SUPPLIED MATERIAL:
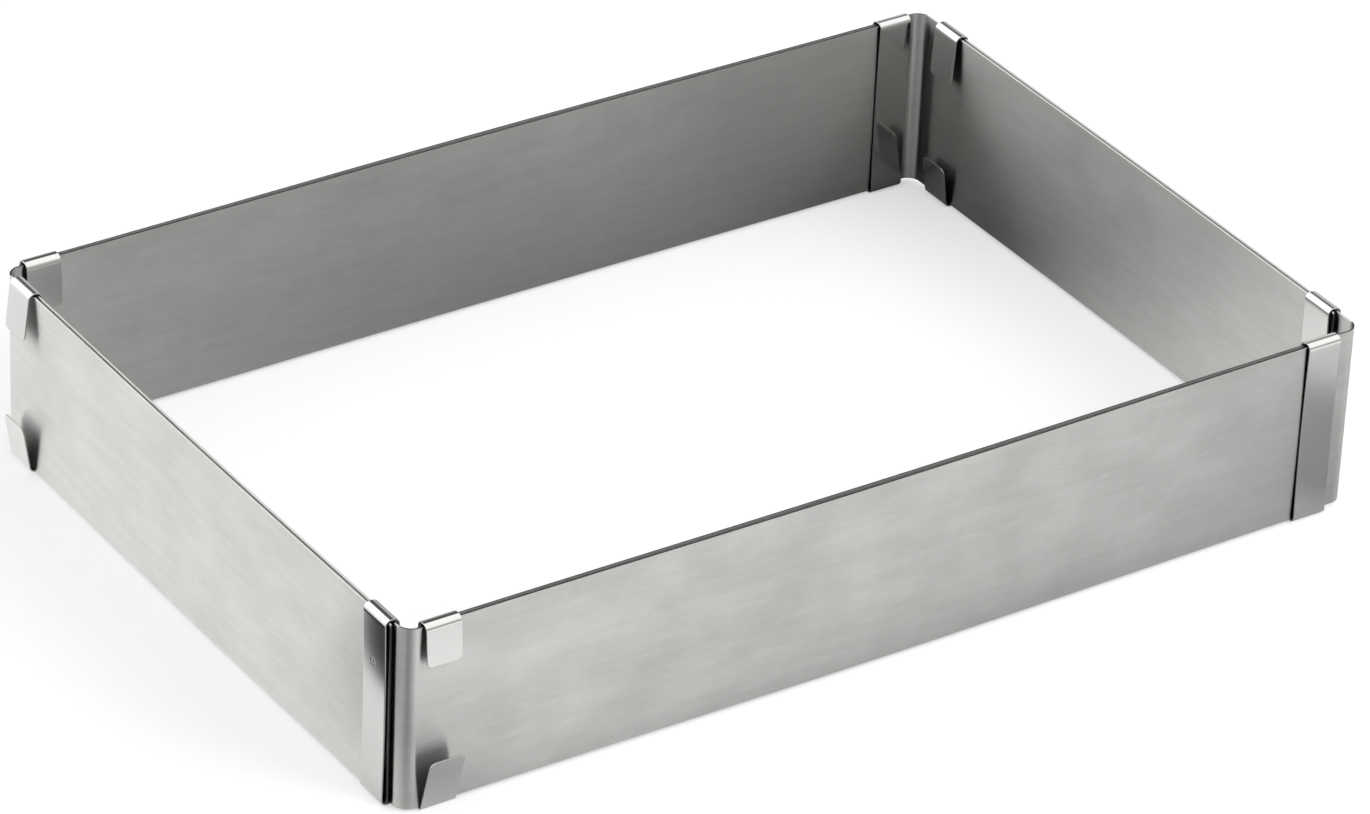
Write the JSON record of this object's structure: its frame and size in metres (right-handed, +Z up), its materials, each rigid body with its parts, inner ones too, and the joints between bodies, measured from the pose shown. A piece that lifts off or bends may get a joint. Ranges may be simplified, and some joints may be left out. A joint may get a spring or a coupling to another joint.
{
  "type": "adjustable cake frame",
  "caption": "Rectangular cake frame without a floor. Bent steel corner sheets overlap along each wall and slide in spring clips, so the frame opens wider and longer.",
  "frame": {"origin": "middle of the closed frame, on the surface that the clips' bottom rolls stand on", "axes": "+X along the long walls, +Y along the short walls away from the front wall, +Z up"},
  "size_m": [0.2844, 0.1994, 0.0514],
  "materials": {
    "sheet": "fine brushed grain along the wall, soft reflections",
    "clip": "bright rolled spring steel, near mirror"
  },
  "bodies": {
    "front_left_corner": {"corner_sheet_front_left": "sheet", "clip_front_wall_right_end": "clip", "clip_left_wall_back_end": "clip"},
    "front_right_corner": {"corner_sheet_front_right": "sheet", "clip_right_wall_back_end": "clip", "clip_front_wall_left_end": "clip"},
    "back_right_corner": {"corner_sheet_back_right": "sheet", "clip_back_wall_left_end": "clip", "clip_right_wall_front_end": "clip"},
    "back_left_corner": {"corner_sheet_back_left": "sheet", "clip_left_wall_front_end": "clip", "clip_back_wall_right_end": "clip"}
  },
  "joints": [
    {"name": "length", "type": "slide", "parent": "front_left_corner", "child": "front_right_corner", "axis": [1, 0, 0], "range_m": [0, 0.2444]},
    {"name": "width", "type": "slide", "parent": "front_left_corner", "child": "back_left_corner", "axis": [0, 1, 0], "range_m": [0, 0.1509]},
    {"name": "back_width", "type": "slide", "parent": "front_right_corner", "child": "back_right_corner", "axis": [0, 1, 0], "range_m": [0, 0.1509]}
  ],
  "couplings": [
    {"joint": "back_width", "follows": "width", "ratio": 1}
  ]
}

TASK BRIEF: All lines holding the word "that" should be picked out and copied.

RESPONSE TO THE TASK:
Write the JSON record of this object's structure: its frame and size in metres (right-handed, +Z up), its materials, each rigid body with its parts, inner ones too, and the joints between bodies, measured from the pose shown. A piece that lifts off or bends may get a joint. Ranges may be simplified, and some joints may be left out. A joint may get a spring or a coupling to another joint.
  "frame": {"origin": "middle of the closed frame, on the surface that the clips' bottom rolls stand on", "axes": "+X along the long walls, +Y along the short walls away from the front wall, +Z up"},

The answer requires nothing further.